I think you may be confusing meter variance, or perhaps system variance, with my condition where I do this and I get the same result invariably. I am using the term variance as a statistical concept. I think there is an engineering reason for the behavior and I am curious to understand those factors. Here is a quote from a different site. Since the 200 gauges are only relative indicators I don't really know what the pressure difference is. The motor has 30k miles and I feel it is pristine. No oil consumption.

"The oil feed holes are located in the top of the main saddle. High vacuum on deceleration lifts the crank closer to the holes allowing the pressure to rise. When you press on the gas, cylinder pressure pushes the crank away from the oil holes causing the pressure to drop......."

At this point all I have is a working theory. Thank you for your input Gaijin.
 
"The oil feed holes are located in the top of the main saddle. High vacuum on deceleration lifts the crank closer to the holes allowing the pressure to rise. When you press on the gas, cylinder pressure pushes the crank away from the oil holes causing the pressure to drop......."

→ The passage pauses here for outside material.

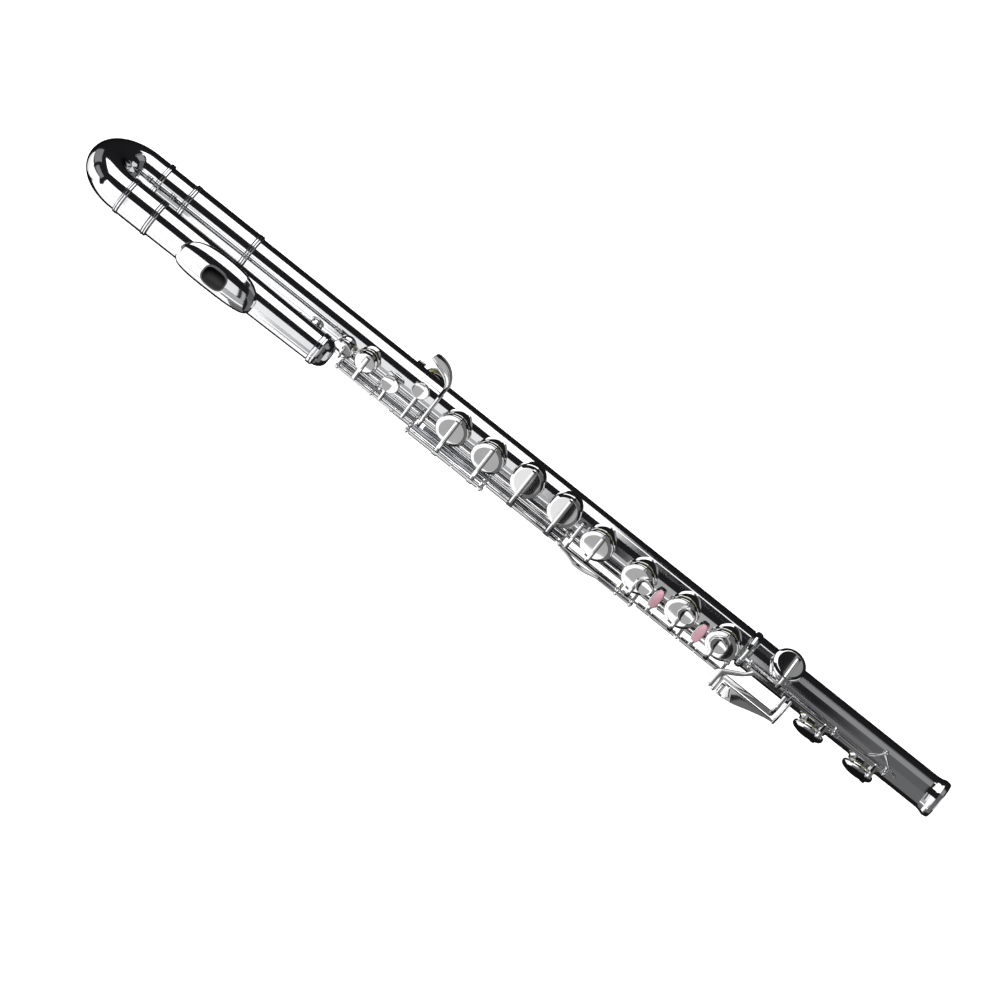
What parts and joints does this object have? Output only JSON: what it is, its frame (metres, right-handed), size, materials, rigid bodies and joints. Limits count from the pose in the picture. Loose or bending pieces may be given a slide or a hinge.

The concept would seem to make sense. But the bearing tolerances are very tight, so I wouldn't think there would be a large enough difference between the two states to allow significantly more oil to leak through.
 
I follow you. When I brought up the question to the master mechanic for Land Cruisers that I am lucky to have found his first reaction was 'how much of a pressure spike.' And then explained that the worse the spike then the more suspect the bearings. I think I would never have noticed anything during my normal usage here in Kentucky. Curiosity then played it's card. The quote I included above likely referred to a domestic small block motor and not a Toyota design. I think my motor is just fine---it was one of those 'I never thought of that' moments.